| Exercise goal |
Return only the stretch of the material below that begins with the line containing "cover_plate();" and ends with the line containing "obj.parent = empty", exactly; both of those lines belong to it.

## BEGIN

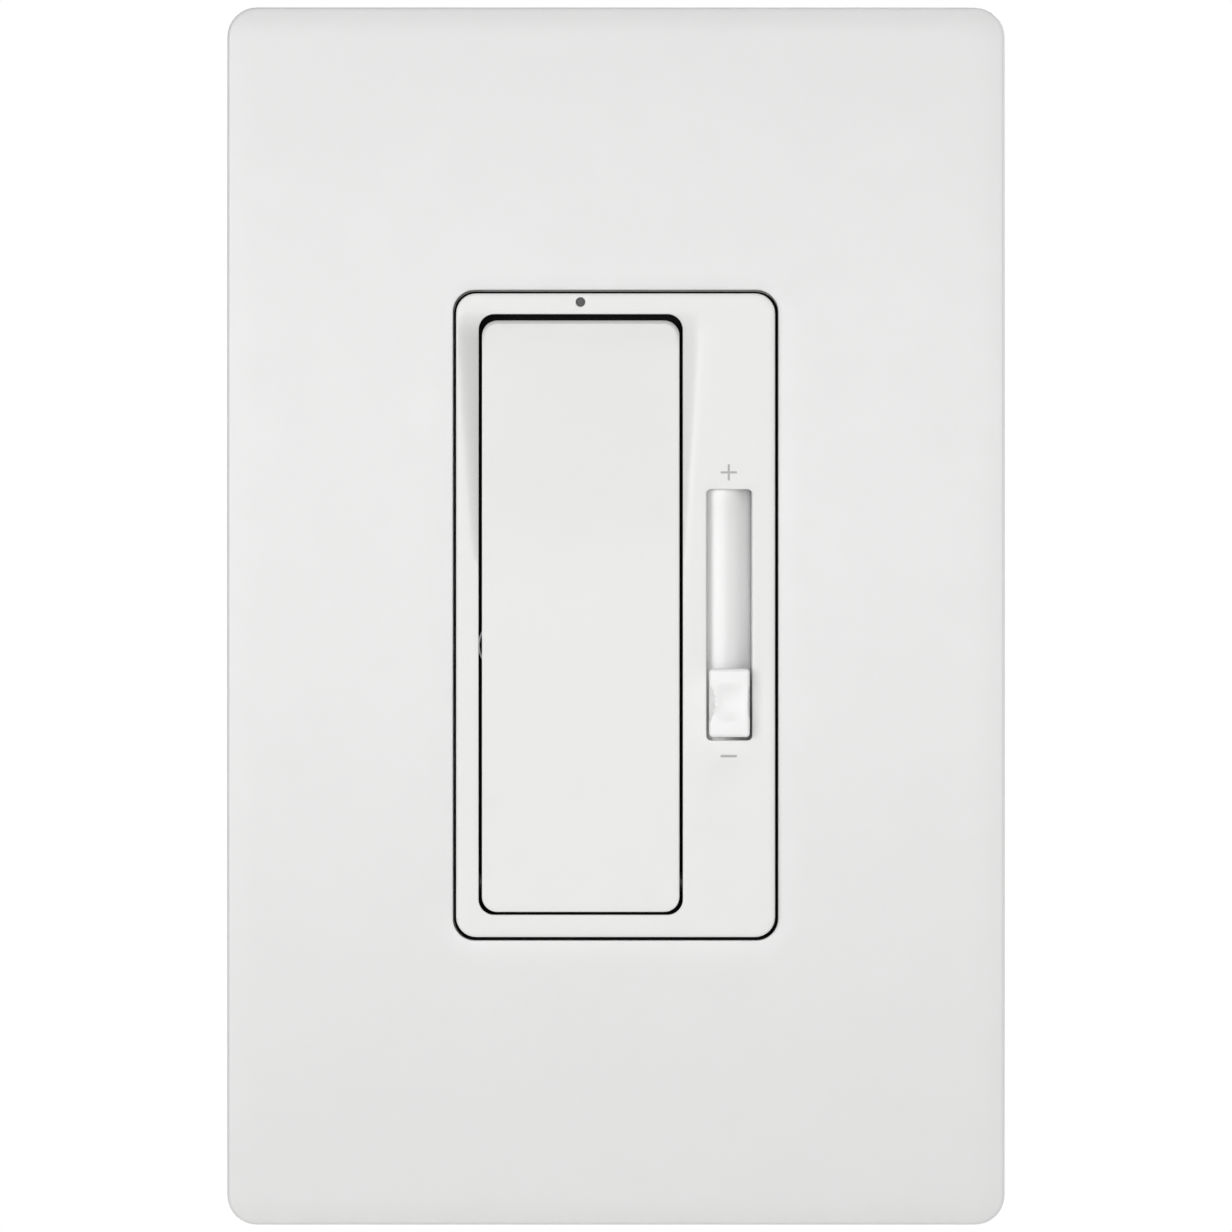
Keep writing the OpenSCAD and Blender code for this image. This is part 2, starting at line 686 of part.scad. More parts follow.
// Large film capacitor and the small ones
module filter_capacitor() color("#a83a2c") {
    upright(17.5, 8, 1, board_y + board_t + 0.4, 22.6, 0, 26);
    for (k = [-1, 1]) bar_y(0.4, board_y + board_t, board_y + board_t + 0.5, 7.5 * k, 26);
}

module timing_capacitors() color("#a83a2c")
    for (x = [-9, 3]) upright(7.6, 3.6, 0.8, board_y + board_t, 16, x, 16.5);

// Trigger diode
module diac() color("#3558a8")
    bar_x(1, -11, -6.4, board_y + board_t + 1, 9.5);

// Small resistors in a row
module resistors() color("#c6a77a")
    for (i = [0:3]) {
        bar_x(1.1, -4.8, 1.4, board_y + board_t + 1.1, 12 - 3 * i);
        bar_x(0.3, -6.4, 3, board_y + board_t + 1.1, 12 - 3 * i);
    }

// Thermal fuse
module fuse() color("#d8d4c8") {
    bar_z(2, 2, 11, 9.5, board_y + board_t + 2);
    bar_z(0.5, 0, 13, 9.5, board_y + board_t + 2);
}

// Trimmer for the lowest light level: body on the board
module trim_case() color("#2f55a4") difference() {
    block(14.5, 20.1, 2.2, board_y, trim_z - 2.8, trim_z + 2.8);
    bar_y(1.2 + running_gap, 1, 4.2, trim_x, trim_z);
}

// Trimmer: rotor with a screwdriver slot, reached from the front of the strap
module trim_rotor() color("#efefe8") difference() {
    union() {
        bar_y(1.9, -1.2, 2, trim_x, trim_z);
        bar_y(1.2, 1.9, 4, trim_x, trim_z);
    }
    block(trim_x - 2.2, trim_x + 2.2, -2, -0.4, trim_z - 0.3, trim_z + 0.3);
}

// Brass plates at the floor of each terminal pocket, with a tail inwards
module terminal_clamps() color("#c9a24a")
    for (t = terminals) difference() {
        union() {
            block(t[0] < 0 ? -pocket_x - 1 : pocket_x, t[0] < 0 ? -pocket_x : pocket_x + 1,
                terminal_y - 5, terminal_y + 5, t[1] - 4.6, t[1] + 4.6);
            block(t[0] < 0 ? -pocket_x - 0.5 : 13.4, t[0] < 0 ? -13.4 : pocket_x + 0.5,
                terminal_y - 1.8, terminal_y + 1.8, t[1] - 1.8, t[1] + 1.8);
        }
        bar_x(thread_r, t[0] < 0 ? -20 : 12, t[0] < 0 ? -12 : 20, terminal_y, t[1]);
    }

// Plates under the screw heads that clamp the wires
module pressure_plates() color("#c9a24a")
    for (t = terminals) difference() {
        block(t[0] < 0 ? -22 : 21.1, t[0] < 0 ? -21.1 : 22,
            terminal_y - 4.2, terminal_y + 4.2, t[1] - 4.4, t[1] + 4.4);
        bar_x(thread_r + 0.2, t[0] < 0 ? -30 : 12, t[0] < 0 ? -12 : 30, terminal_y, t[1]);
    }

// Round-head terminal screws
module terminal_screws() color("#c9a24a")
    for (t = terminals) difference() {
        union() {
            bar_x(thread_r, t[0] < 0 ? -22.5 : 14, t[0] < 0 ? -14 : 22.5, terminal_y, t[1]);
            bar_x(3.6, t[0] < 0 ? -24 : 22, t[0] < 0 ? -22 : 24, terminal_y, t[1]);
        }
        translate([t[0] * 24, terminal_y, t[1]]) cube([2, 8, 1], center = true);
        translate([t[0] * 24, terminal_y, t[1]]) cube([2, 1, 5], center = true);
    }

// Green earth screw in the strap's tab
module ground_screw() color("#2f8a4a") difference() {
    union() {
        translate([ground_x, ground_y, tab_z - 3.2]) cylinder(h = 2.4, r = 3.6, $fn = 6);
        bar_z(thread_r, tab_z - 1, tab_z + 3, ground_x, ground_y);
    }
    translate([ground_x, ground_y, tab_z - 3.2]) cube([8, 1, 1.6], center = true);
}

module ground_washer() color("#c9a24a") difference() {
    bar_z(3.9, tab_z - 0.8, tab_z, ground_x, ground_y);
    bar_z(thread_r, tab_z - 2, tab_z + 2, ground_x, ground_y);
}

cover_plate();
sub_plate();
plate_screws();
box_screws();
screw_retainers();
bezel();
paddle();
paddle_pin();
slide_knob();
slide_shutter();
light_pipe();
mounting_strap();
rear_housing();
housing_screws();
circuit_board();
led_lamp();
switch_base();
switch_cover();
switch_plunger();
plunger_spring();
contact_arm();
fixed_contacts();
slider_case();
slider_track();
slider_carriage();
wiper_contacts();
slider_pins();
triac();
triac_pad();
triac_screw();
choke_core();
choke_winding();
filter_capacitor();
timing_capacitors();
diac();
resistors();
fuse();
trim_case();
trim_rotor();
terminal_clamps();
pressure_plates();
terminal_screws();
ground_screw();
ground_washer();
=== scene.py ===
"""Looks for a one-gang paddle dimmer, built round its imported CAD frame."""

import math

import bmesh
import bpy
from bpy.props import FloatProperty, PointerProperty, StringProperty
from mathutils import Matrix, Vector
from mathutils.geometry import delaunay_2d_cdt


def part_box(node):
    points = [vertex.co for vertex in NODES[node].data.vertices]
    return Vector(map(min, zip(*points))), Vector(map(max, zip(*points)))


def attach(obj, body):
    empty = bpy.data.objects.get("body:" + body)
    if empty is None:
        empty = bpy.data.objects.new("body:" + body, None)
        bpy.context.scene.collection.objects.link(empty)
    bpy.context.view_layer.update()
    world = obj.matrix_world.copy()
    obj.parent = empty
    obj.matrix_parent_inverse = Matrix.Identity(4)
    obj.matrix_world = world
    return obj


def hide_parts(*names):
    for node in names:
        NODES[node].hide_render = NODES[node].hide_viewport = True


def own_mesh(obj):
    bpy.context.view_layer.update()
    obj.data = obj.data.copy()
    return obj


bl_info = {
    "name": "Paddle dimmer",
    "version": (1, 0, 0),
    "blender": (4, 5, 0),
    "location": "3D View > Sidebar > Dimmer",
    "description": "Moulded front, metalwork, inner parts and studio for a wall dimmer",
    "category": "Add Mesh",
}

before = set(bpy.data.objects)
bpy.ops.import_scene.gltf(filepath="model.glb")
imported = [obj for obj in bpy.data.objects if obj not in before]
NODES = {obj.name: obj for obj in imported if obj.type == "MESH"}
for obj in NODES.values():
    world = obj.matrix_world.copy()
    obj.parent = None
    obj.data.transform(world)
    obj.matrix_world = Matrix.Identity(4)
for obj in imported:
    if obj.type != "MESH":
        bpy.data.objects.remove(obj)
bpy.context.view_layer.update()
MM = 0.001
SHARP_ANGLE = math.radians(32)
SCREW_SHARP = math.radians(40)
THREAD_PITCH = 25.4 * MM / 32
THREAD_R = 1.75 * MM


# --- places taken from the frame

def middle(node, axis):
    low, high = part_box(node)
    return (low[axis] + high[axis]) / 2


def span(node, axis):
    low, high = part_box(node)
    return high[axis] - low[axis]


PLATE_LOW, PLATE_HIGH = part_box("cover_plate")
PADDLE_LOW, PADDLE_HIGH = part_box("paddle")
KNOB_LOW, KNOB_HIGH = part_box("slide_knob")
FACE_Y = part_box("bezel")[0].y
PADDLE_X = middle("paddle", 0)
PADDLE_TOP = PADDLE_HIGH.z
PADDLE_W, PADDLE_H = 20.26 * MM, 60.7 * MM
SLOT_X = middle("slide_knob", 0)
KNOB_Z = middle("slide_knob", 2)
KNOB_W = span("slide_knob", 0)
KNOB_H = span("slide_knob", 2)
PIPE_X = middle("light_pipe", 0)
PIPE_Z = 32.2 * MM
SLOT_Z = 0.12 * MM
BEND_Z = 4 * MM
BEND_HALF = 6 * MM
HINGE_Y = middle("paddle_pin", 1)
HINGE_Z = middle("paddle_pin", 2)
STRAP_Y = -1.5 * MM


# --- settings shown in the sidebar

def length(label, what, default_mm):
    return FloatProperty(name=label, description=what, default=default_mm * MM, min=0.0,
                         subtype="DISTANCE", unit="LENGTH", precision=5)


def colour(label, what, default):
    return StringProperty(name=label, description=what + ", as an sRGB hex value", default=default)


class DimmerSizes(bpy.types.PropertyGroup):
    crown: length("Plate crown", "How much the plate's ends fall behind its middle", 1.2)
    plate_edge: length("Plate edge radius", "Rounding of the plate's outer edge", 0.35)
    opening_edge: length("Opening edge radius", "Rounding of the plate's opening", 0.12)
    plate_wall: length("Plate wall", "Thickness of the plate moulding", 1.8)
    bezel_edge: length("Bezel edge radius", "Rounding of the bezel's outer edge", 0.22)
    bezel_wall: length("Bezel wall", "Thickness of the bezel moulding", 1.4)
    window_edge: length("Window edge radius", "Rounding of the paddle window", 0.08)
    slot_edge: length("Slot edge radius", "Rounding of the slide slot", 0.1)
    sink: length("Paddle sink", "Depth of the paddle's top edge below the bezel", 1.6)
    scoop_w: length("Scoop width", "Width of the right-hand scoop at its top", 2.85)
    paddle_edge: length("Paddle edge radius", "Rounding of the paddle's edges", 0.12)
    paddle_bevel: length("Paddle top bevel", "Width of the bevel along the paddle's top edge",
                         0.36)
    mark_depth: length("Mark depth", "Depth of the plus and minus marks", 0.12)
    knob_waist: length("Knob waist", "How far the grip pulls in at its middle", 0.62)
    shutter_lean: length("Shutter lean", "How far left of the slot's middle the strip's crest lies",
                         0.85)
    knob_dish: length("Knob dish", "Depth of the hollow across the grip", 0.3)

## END

| Answer to the exercise |
cover_plate();
sub_plate();
plate_screws();
box_screws();
screw_retainers();
bezel();
paddle();
paddle_pin();
slide_knob();
slide_shutter();
light_pipe();
mounting_strap();
rear_housing();
housing_screws();
circuit_board();
led_lamp();
switch_base();
switch_cover();
switch_plunger();
plunger_spring();
contact_arm();
fixed_contacts();
slider_case();
slider_track();
slider_carriage();
wiper_contacts();
slider_pins();
triac();
triac_pad();
triac_screw();
choke_core();
choke_winding();
filter_capacitor();
timing_capacitors();
diac();
resistors();
fuse();
trim_case();
trim_rotor();
terminal_clamps();
pressure_plates();
terminal_screws();
ground_screw();
ground_washer();
=== scene.py ===
"""Looks for a one-gang paddle dimmer, built round its imported CAD frame."""

import math

import bmesh
import bpy
from bpy.props import FloatProperty, PointerProperty, StringProperty
from mathutils import Matrix, Vector
from mathutils.geometry import delaunay_2d_cdt


def part_box(node):
    points = [vertex.co for vertex in NODES[node].data.vertices]
    return Vector(map(min, zip(*points))), Vector(map(max, zip(*points)))


def attach(obj, body):
    empty = bpy.data.objects.get("body:" + body)
    if empty is None:
        empty = bpy.data.objects.new("body:" + body, None)
        bpy.context.scene.collection.objects.link(empty)
    bpy.context.view_layer.update()
    world = obj.matrix_world.copy()
    obj.parent = empty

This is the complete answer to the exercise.